%%

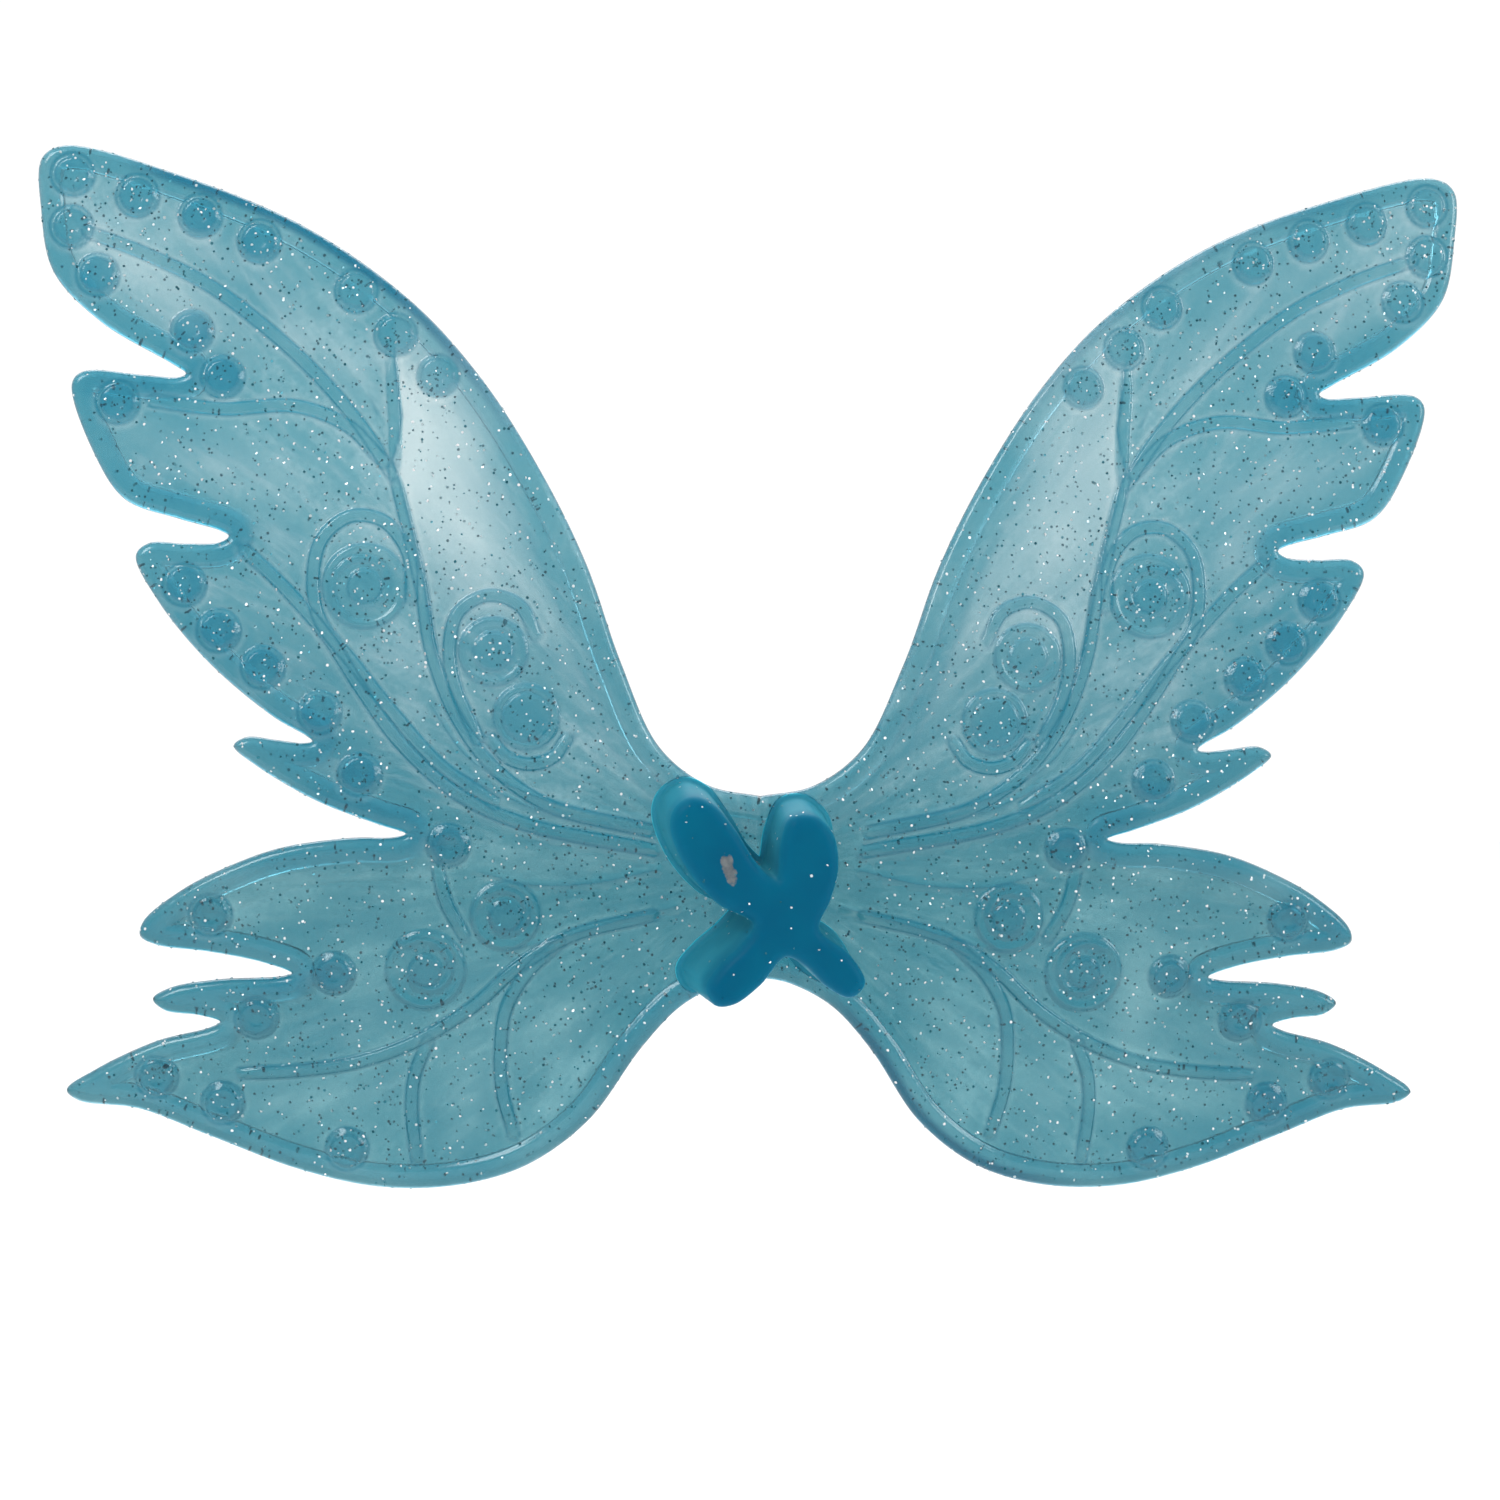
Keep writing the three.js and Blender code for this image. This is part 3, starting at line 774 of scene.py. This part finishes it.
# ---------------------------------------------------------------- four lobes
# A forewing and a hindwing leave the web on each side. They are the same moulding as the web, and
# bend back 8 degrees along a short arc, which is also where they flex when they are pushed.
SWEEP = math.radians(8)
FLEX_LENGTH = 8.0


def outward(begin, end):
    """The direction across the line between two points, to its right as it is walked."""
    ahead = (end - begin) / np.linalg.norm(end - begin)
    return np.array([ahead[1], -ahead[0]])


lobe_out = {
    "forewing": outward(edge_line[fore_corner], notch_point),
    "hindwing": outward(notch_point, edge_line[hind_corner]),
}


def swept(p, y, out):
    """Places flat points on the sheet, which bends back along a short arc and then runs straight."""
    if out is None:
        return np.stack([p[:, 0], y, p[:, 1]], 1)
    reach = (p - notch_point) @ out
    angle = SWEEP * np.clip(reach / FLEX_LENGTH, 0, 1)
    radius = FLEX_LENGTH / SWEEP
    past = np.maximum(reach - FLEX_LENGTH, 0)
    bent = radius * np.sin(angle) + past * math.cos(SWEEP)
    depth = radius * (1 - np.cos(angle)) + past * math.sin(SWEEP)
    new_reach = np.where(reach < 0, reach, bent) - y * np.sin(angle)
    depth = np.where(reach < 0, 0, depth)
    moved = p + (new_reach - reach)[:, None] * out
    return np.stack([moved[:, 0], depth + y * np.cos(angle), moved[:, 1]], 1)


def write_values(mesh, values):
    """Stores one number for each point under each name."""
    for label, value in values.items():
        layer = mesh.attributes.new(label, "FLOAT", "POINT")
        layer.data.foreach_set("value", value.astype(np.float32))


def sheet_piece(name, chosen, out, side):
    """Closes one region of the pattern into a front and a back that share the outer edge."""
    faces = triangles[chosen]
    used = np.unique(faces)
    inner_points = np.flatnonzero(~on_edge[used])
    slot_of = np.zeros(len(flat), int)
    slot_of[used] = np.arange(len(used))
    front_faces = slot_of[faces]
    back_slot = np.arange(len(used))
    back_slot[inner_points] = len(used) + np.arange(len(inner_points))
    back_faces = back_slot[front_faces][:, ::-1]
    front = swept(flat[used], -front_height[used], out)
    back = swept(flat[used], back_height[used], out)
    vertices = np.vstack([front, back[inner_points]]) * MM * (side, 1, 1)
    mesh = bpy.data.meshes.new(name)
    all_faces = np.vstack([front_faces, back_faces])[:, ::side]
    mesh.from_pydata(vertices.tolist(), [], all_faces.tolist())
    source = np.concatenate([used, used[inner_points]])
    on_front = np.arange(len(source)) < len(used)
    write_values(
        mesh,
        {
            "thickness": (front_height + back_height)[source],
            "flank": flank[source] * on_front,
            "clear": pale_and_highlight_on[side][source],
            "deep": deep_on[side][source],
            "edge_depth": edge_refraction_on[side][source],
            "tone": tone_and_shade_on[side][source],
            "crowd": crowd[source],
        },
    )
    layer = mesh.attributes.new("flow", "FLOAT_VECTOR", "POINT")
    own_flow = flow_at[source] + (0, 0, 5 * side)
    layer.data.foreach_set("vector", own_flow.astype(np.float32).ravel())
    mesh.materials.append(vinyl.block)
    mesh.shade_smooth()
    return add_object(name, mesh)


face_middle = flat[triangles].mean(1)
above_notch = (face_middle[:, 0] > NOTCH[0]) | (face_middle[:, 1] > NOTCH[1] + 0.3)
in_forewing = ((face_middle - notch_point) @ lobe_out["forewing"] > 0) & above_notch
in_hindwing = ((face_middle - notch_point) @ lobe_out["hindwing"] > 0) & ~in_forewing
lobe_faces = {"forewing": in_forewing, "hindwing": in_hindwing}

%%

### YOUR OBJECTIVE
Look at the material above and copy, word for word, its lines from the first through the one containing "FLEX_LENGTH = 8.0".

### ANSWER TO THE TASK
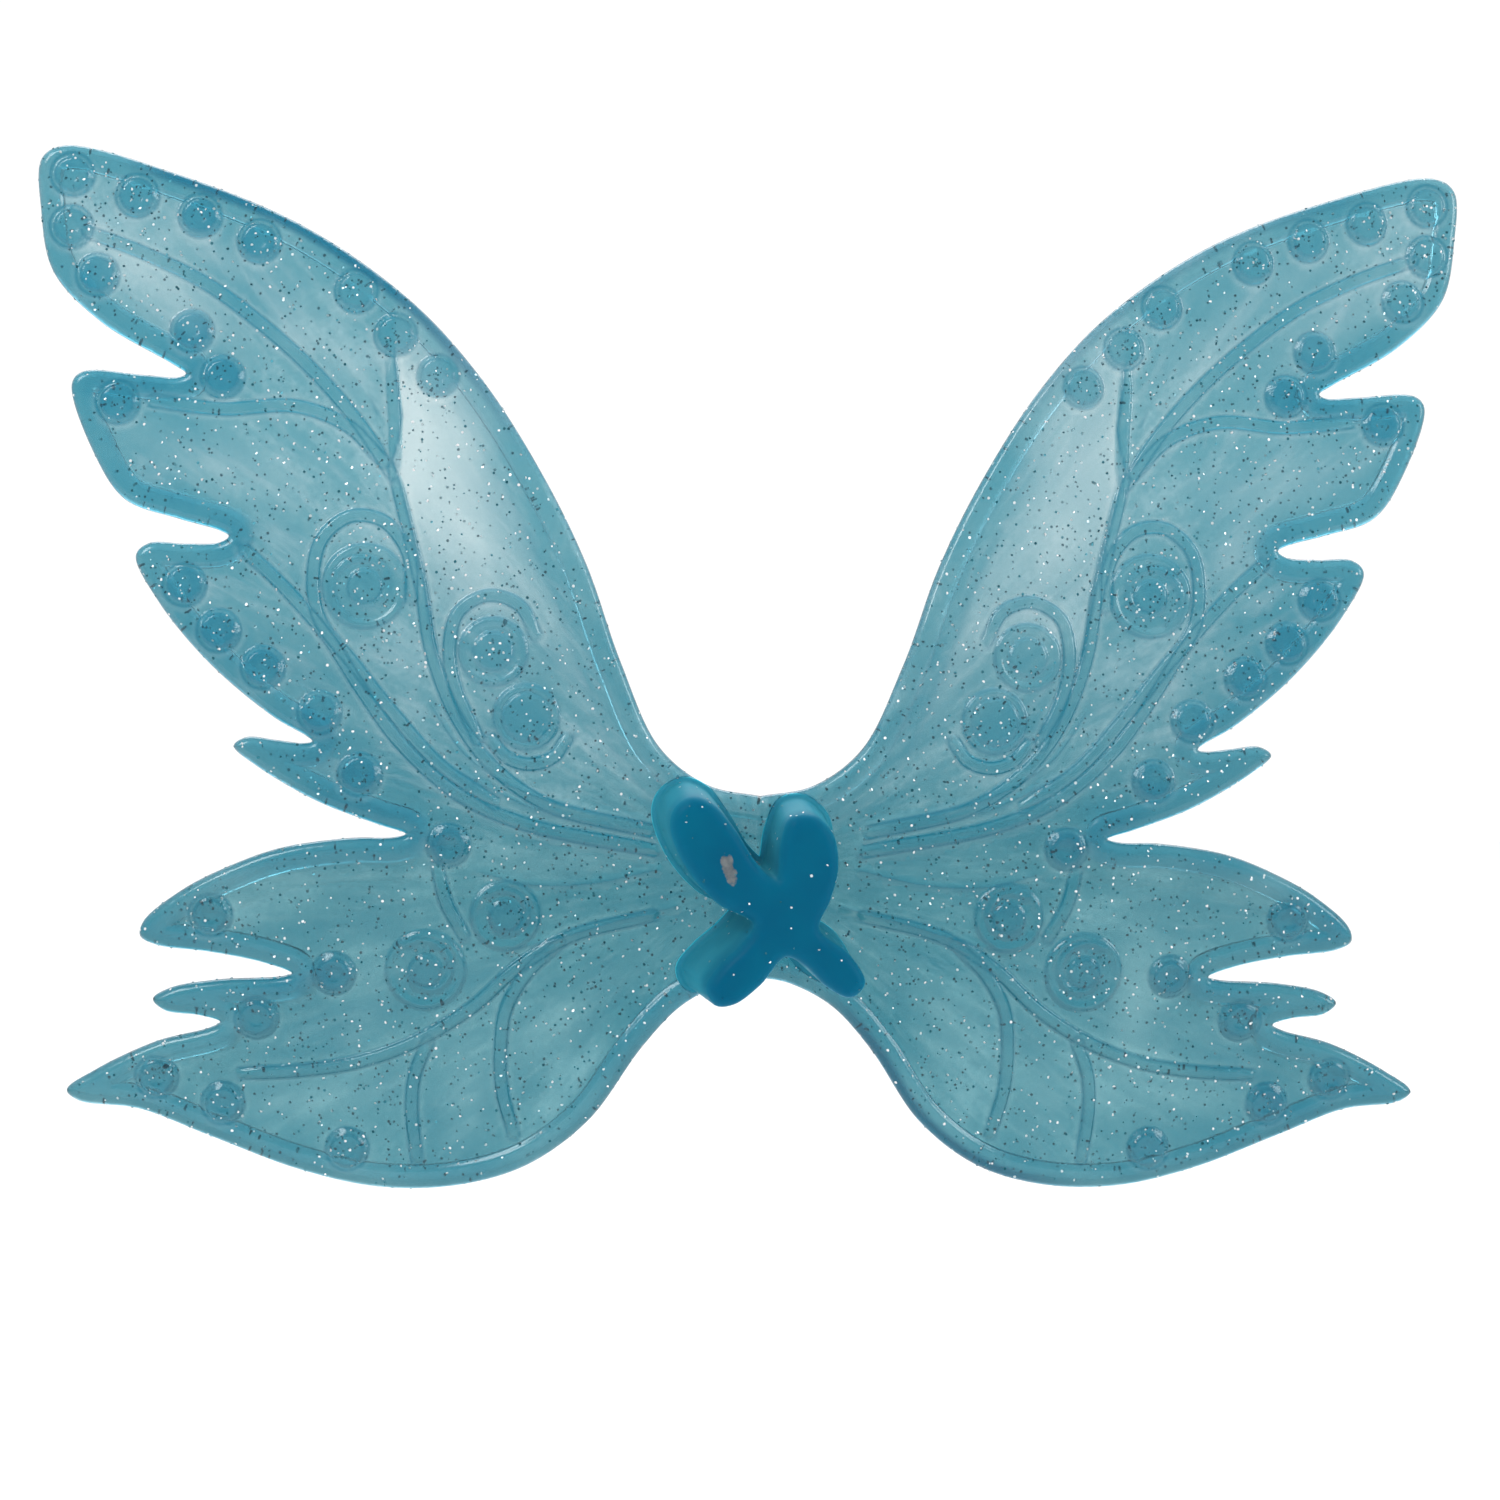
Keep writing the three.js and Blender code for this image. This is part 3, starting at line 774 of scene.py. This part finishes it.
# ---------------------------------------------------------------- four lobes
# A forewing and a hindwing leave the web on each side. They are the same moulding as the web, and
# bend back 8 degrees along a short arc, which is also where they flex when they are pushed.
SWEEP = math.radians(8)
FLEX_LENGTH = 8.0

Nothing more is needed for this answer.